You know how people are always saying in order to truly relax you must rid your mind of all thought. I can’t do that. I’m like a hamster on a wheel going around and around and around. It’s been like this my entire life so to me it’s just like white noise. My mind is always cogitating in the background and for the most part I don’t pay attention. I explained to a friend that one has a brain, a mind and body. We are our own trinity.  Think of it as your brain is the hardware, your mind is the software and your body is the packaging that keeps everything from falling apart. I told you my mind works in strange ways. So, when it stopped, I was . . . bereft.

Do you remember the expression:  “Water, water everywhere and not a drop to drink”? It’s from The Rime of the Ancient Mariner by Samuel Taylor Coleridge. Of course, I modified it for my circumstances . . . Clutter, clutter everywhere and not a thought to think. My mind is full of clutter, as is my home. I have always admired the concept of minimalism but I could never live that way. I need my clutter. It enlightens me, it inspires me, it consoles me. I wouldn’t have it any other way.

For almost two days I wandered around my apartment trying to distract myself. Fortunately, my weeks-worth of posting was already set. It’s like walking through a visual world and not being able to see. One of my senses was gone. It was not gone for long. But it did leave me unsettled. I have now gotten a post out of it so it wasn’t all bad.

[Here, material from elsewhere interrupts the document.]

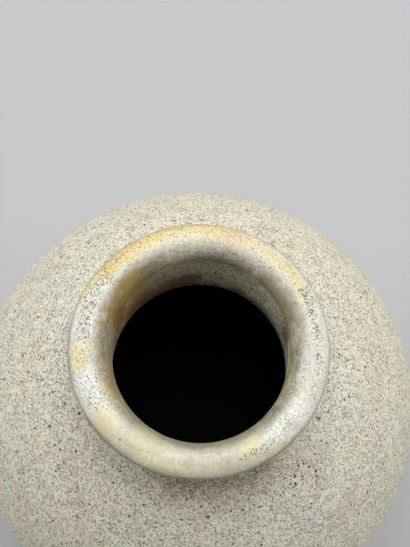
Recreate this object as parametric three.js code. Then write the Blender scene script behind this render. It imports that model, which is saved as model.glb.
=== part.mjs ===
// Stoneware vase with a round body, a short neck and a thick rolled lip.
// It is built as it is made: thrown sections of clay, the slip that joins them, and the glaze.
// Millimetres, +Z up. The origin is on the axis, in the plane that the foot stands on.

import * as THREE from 'three';

// Foot ring
const footRadius = 33;
const footWidth = 6;
const footHeight = 7;
const footFlare = 1;
const footBevel = 0.9;

// Body, measured on the bare clay
const bellyRadius = 69.4;
const bellyHeight = 62;
const shoulderRise = 59.1;
const bellyWall = 5;
const bowlWall = 6;
const shoulderWall = 7.1;
const floorThickness = 6;

// Tongue and groove where the two halves of the body meet
const jointLand = 1.3;
const tongueDepth = 1.4;

// Neck and lip
const throatRadius = 24;
const neckWall = 4;
const neckSpread = 2;
const neckStraight = 7.3;
const lipOverhang = 3.5;
const lipInset = 0.3;

// Slip and glaze
const slipThickness = 0.5;
const glazeThickness = 0.6;
const linerThickness = 0.5;
const bareBand = 5;

// Facets round the axis and along each curve
const roundFacets = 40;
const bareFacets = 2;
const bowlFacets = 5;
const shoulderFacets = 6;
const hollowFacets = 5;
const filletFacets = 2;
const lipUnderFacets = 3;
const lipTopFacets = 4;

// Heights and radii that follow from the sizes above
const bodyBottom = footHeight + slipThickness;
const floorTop = bodyBottom + floorThickness;
const baseRadius = footRadius + footFlare;
const bowlDepth = bellyHeight - bodyBottom;
const bowlDrop = bowlDepth / Math.sqrt(1 - (baseRadius / bellyRadius) ** 2);
const hollowRadius = bellyRadius - bellyWall;
const hollowDepth = bellyHeight - floorTop;
const hollowDrop = bowlDrop - bowlWall;
const hollowRise = shoulderRise - shoulderWall;
const neckRadius = throatRadius + neckWall;
const neckFoot = neckRadius + neckSpread;
const neckFootRise = shoulderRise * Math.sqrt(1 - (neckFoot / bellyRadius) ** 2);
const seatRise = neckFootRise - slipThickness;
const seatRadius = bellyRadius * Math.sqrt(1 - (seatRise / shoulderRise) ** 2);
const seatHeight = bellyHeight + seatRise;
const seatSlope = Math.atan((neckFoot / neckFootRise) * (shoulderRise / bellyRadius) ** 2);
const filletSize = neckSpread / (1 - Math.sin(seatSlope));
const throatRise = hollowRise * Math.sqrt(1 - (throatRadius / hollowRadius) ** 2);
const throatHeight = bellyHeight + throatRise;
const neckBottom = bellyHeight + neckFootRise;
const filletHeight = neckBottom + filletSize * Math.cos(seatSlope);
const neckTop = filletHeight + neckStraight;
const lipBottom = neckTop + slipThickness;
const lipTube = (lipInset + neckWall + lipOverhang) / 2;
const lipRadius = throatRadius - lipInset + lipTube;
const lipStart = -Math.acos((neckRadius - lipRadius) / lipTube);
const lipHeight = lipBottom - lipTube * Math.sin(lipStart);
const halfSlip = slipThickness / 2;

// Every outline is a list of [radius, height] points.

// Part of an ellipse about the belly's centre, between two heights measured from the belly
function bellyCurve(radius, rise, fromRise, toRise, facets) {
  const from = Math.asin(fromRise / rise);
  const to = Math.asin(toRise / rise);
  const points = [];
  for (let i = 0; i <= facets; i += 1) {
    const angle = from + ((to - from) * i) / facets;
    points.push([radius * Math.cos(angle), bellyHeight + rise * Math.sin(angle)]);
  }
  return points;
}

// Part of a circle, between two angles measured from the outward direction
function arc(radius, height, size, from, to, facets) {
  const points = [];
  for (let i = 0; i <= facets; i += 1) {
    const angle = from + ((to - from) * i) / facets;
    points.push([radius + size * Math.cos(angle), height + size * Math.sin(angle)]);
  }
  return points;
}

// The same outline moved sideways by a coat's thickness, to the left of its direction
function coatOver(points, thickness) {
  const normals = [];
  for (let i = 0; i + 1 < points.length; i += 1) {
    const along = points[i + 1][0] - points[i][0];
    const up = points[i + 1][1] - points[i][1];
    const length = Math.hypot(along, up);
    normals.push([-up / length, along / length]);
  }
  return points.map(([radius, height], i) => {
    const before = normals[Math.max(i - 1, 0)];
    const after = normals[Math.min(i, normals.length - 1)];
    const share = 1 + before[0] * after[0] + before[1] * after[1];
    const across = (thickness * (before[0] + after[0])) / share;
    const upward = (thickness * (before[1] + after[1])) / share;
    return [radius + across, height + upward];
  });
}

// Outside of the bowl below and above the lower edge of the glaze, and outside of the shoulder
const bareOutside = bellyCurve(bellyRadius, bowlDrop, -bowlDepth, bareBand - bowlDepth, bareFacets);
const bowlOutside = bellyCurve(bellyRadius, bowlDrop, bareBand - bowlDepth, -halfSlip, bowlFacets);
const shoulderOutside = bellyCurve(bellyRadius, shoulderRise, halfSlip, seatRise, shoulderFacets);

// Inside of the hollow, from the floor's edge to the belly and from the belly to the throat
const bowlInside = bellyCurve(hollowRadius, hollowDrop, -hollowDepth, -halfSlip, hollowFacets);
const shoulderInside = bellyCurve(hollowRadius, hollowRise, halfSlip, throatRise, hollowFacets);

// The neck's fillet, and the lip's roll from the neck, over the top, to the inside of the mouth
const filletStart = -Math.PI / 2 - seatSlope;
const filletRadius = neckRadius + filletSize;
const neckCurve = arc(filletRadius, filletHeight, filletSize, filletStart, -Math.PI, filletFacets);
const lipCurve = [
  ...arc(lipRadius, lipHeight, lipTube, lipStart, 0, lipUnderFacets),
  ...arc(lipRadius, lipHeight, lipTube, 0, Math.PI / 2, lipTopFacets).slice(1),
  ...arc(lipRadius, lipHeight, lipTube, Math.PI / 2, Math.PI, lipTopFacets).slice(1),
];
const throatWall = [[throatRadius, lipBottom], [throatRadius, throatHeight]];

// Face of the belly joint at one side of the slip, from the outside of the wall to the inside
function bellyJoint(outside, inside, height) {
  const outerLand = bellyRadius - jointLand;
  const innerLand = hollowRadius + jointLand;
  const middle = (outerLand + innerLand) / 2;
  return [
    outside,
    [outerLand, height],
    [middle, height - tongueDepth],
    [innerLand, height],
    inside,
  ];
}
const grooveFace = bellyJoint(bowlOutside.at(-1), bowlInside.at(-1), bellyHeight - halfSlip);
const tongueFace = bellyJoint(shoulderOutside[0], shoulderInside[0], bellyHeight + halfSlip);

// Solids of revolution. An outline runs with its material on the left.
function revolve(name, outline, material) {
  const points = outline.map(([radius, height]) => new THREE.Vector2(radius, height));
  const geometry = new THREE.LatheGeometry(points, roundFacets);
  geometry.rotateX(Math.PI / 2);
  const mesh = new THREE.Mesh(geometry, material);
  mesh.name = name;
  return mesh;
}

function ring(name, outline, material) {
  return revolve(name, [...outline, outline[0]], material);
}

// A flat ring of slip on a face at one height, with its outer edge between two radii
function slipRing(name, innerRadius, bottomRadius, topRadius, bottom) {
  const top = bottom + slipThickness;
  const outline = [
    [innerRadius, bottom],
    [bottomRadius, bottom],
    [topRadius, top],
    [innerRadius, top],
  ];
  return ring(name, outline, slip());
}

function clay(color) {
  return new THREE.MeshStandardMaterial({ color, roughness: 0.9, metalness: 0 });
}

function slip() {
  return new THREE.MeshStandardMaterial({ color: 0x8c7a64, roughness: 0.95, metalness: 0 });
}

function glaze(color, roughness) {
  return new THREE.MeshStandardMaterial({ color, roughness, metalness: 0 });
}

function footRing() {
  const innerRadius = footRadius - footWidth;
  const outline = [
    [innerRadius + footBevel, 0],
    [footRadius - footBevel, 0],
    [footRadius, footBevel],
    [baseRadius, footHeight],
    [innerRadius - footFlare, footHeight],
    [innerRadius, footBevel],
  ];
  return ring('foot_ring', outline, clay(0x9a7f63));
}

function footSlip() {
  const innerRadius = footRadius - footWidth - footFlare;
  return slipRing('foot_slip', innerRadius, baseRadius, baseRadius, footHeight);
}

function lowerBody() {
  const outline = [
    [0, bodyBottom],
    ...bareOutside,
    ...bowlOutside.slice(1),
    ...grooveFace.slice(1),
    ...bowlInside.slice(0, -1).reverse(),
    [0, floorTop],
  ];
  return revolve('lower_body', outline, clay(0xa0866a));
}

function bellySlip() {
  const outline = [...grooveFace].reverse().concat(tongueFace);
  return ring('belly_slip', outline, slip());
}

function upperBody() {
  const outline = [
    ...shoulderOutside,
    [throatRadius, seatHeight],
    ...[...shoulderInside].reverse(),
    ...tongueFace.slice(1, -1).reverse(),
  ];
  return ring('upper_body', outline, clay(0xa48b6f));
}

function neckSlip() {
  return slipRing('neck_slip', throatRadius, seatRadius, neckFoot, seatHeight);
}

function neckCollar() {
  const outline = [
    [throatRadius, neckBottom],
    ...neckCurve,
    [neckRadius, neckTop],
    [throatRadius, neckTop],
  ];
  return ring('neck_collar', outline, clay(0x9c8267));
}

function rimSlip() {
  return slipRing('rim_slip', throatRadius, neckRadius, neckRadius, neckTop);
}

function rimRoll() {
  const outline = [[throatRadius, lipBottom], ...lipCurve];
  return ring('rim_roll', outline, clay(0xa88f74));
}

function outerGlaze() {
  const claySide = [
    ...bowlOutside,
    ...shoulderOutside,
    ...neckCurve,
    ...lipCurve,
    ...throatWall,
  ];
  const glazeSide = coatOver(claySide, -glazeThickness);
  const outline = glazeSide.concat(claySide.reverse());
  return ring('outer_glaze', outline, glaze(0xcfc9b4, 0.7));
}

function innerGlaze() {
  const claySide = [[0, floorTop], ...bowlInside, ...shoulderInside];
  const glazeSide = coatOver(claySide, linerThickness);
  const throatEdge = [throatRadius - glazeThickness, throatHeight];
  const outline = [...claySide, throatEdge, ...glazeSide.reverse()];
  return revolve('inner_glaze', outline, glaze(0x1f1b17, 0.6));
}

const vase = new THREE.Group();
vase.add(footRing(), footSlip(), lowerBody(), bellySlip(), upperBody(), neckSlip());
vase.add(neckCollar(), rimSlip(), rimRoll(), outerGlaze(), innerGlaze());

export default vase;
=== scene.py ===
import math

import bmesh
import bpy
from mathutils import Matrix, Vector, noise


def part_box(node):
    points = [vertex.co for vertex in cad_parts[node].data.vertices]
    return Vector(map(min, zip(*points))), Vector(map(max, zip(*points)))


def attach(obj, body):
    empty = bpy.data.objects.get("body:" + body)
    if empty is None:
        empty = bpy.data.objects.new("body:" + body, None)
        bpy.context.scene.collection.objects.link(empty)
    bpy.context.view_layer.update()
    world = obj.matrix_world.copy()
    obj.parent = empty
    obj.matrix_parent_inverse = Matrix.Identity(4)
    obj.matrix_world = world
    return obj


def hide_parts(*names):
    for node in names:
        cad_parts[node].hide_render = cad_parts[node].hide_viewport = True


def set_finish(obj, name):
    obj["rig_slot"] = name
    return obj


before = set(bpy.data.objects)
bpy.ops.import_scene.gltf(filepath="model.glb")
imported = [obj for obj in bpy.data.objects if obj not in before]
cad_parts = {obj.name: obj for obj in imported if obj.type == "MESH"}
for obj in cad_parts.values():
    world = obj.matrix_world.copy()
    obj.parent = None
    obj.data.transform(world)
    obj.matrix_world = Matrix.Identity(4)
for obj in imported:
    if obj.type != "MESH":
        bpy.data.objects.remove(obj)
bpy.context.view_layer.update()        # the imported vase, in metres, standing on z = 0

mm = 0.001
print("vase: frame loaded")


# Sizes read back from the CAD nodes

def nodeSpan(node):
    low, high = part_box(node)
    return low.z, high.z, high.x


clay = {
    "throatRadius": 24 * mm,   # inside of the neck, in bare clay
    "lipInset": 0.3 * mm,      # how far the lip stands into the mouth
    "bowlWall": 6 * mm,
    "bareBand": 5 * mm,        # clay left bare above the foot ring
    "jointLand": 1.3 * mm,     # flat parts of the belly joint
    "tongueDepth": 1.4 * mm,
    "glaze": 0.6 * mm,
}

footTop, baseRadius = nodeSpan("foot_ring")[1:]
bodyBottom, grooveTop, bellyRadius = nodeSpan("lower_body")
slip = bodyBottom - footTop
bellyHeight = grooveTop + slip / 2
neckBottom, neckTop, neckFoot = nodeSpan("neck_collar")
lipBottom, lipTop, lipOuter = nodeSpan("rim_roll")
neckRadius = nodeSpan("rim_slip")[2]
floorTop, throatHeight, hollowRadius = nodeSpan("inner_glaze")
seatHeight = neckBottom - slip
glazeEdge = nodeSpan("outer_glaze")[0]

lipTube = (lipOuter - clay["throatRadius"] + clay["lipInset"]) / 2
lipRadius = lipOuter - lipTube
lipHeight = lipTop - lipTube


def riseOf(height, radius, outerRadius):
    # Half height of the ellipse about the belly's centre that passes through this point
    return (height - bellyHeight) / math.sqrt(1 - (radius / outerRadius) ** 2)


shoulderRise = riseOf(neckBottom, neckFoot, bellyRadius)
bowlDrop = -riseOf(bodyBottom, baseRadius, bellyRadius)
hollowRise = riseOf(throatHeight, clay["throatRadius"], hollowRadius)
hollowDrop = bowlDrop - clay["bowlWall"]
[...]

I greatly admire people who have lost an ability and have been able to function beautifully with what they have left. Then again maybe I do understand. I lost my legs 20 years ago or rather I lost the use of them. I’ve been in a wheelchair for two decades and my life really hasn’t changed significantly. Yes, I have to modify how things are done and there are things that do defeat me but I can usually find a work-around. It helps to be tenacious and occasionally cranky. The Ancient Mariner may have been becalmed on a salty sea with nothing to drink but I have people and words to go to for thoughtful nourishment.